## DATASET EXTRACT

================

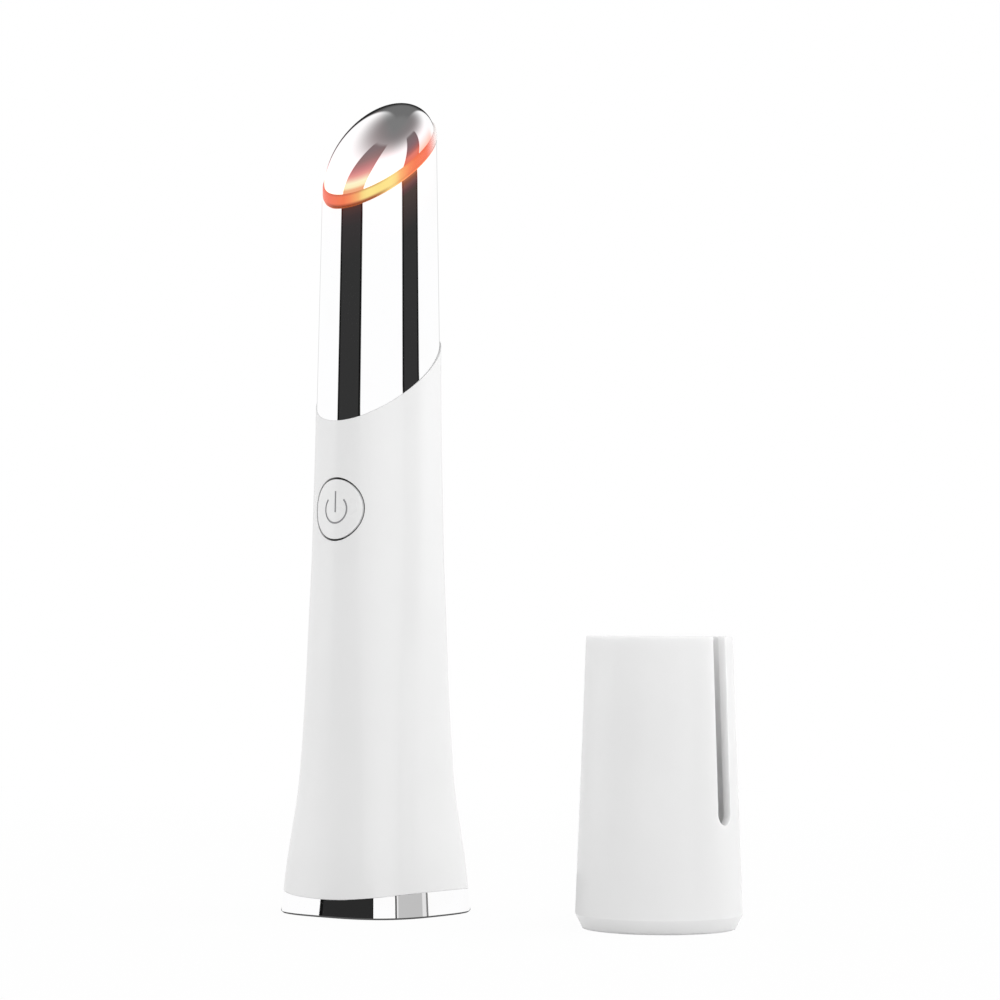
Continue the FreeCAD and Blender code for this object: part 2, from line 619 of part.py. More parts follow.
carrier_radius = "neck_top_radius - neck_wall - seat_gap / 2"
floor_foot = "-light_thick / 2 - carrier_floor"
carrier_tube = cylinder("carrier_tube", carrier_radius, f"{TRIM}", ("0", "0", "carrier_foot"))
carrier_room = cylinder("carrier_room", f"{carrier_radius} - carrier_wall", f"{TRIM}",
                        ("0", "0", "carrier_foot - 1"))
room_above = slant_cylinder("room_above", f"{TRIM}", f"{TRIM}", over=floor_foot)
carrier_hollow = cut("carrier_hollow", carrier_room, room_above)
carrier_lower = cut("carrier_lower", carrier_tube, over_light_foot, carrier_hollow)
carrier_boss = slant_cylinder("carrier_boss", "boss_radius", "boss_height", along="boss_shift",
                              over="-light_thick / 2")
boss_bore = slant_cylinder("boss_bore", "boss_radius - boss_wall", f"{TRIM}", along="boss_shift",
                           over="-light_thick / 2")
floor_hole = slant_cylinder("floor_hole", "carrier_hole", f"{TRIM}", along="boss_shift",
                            over=f"{floor_foot} - 1")
sub_part(cut("carrier", fuse("carrier_blank", carrier_lower, carrier_boss), boss_bore, floor_hole),
         "head_carrier")

sub_part(slant_cylinder("lamp_board", "boss_radius - boss_wall - seat_gap", "led_board_thick",
                        along="boss_shift", over="-light_thick / 2"), "led_board")
lamps = doc.addObject("Part::Feature", "red_leds")
lamp_solids = []
for number in range(int(size("led_count"))):
    lamp = Part.makeBox(size("led_deep"), size("led_wide"), size("led_tall"), FreeCAD.Vector(
        size("led_circle") - size("led_deep") / 2, -size("led_wide") / 2,
        size("led_board_thick") - size("light_thick") / 2))
    lamp.rotate(FreeCAD.Vector(), FreeCAD.Vector(0, 0, 1), 360.0 * number / size("led_count"))
    lamp.translate(FreeCAD.Vector(0, size("boss_shift"), 0))
    lamp_solids.append(lamp)
lamps.Shape = Part.makeCompound(lamp_solids)
place(lamps, ("0", "0", "light_height"), turn_by="light_tilt")
sub_part(lamps, "red_leds")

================

## WHAT NEEDS TO BE DONE
Gather up every line from the listing above in which the word "FreeCAD" occurs.

## FINAL RESULT
Continue the FreeCAD and Blender code for this object: part 2, from line 619 of part.py. More parts follow.
    lamp = Part.makeBox(size("led_deep"), size("led_wide"), size("led_tall"), FreeCAD.Vector(
    lamp.rotate(FreeCAD.Vector(), FreeCAD.Vector(0, 0, 1), 360.0 * number / size("led_count"))
    lamp.translate(FreeCAD.Vector(0, size("boss_shift"), 0))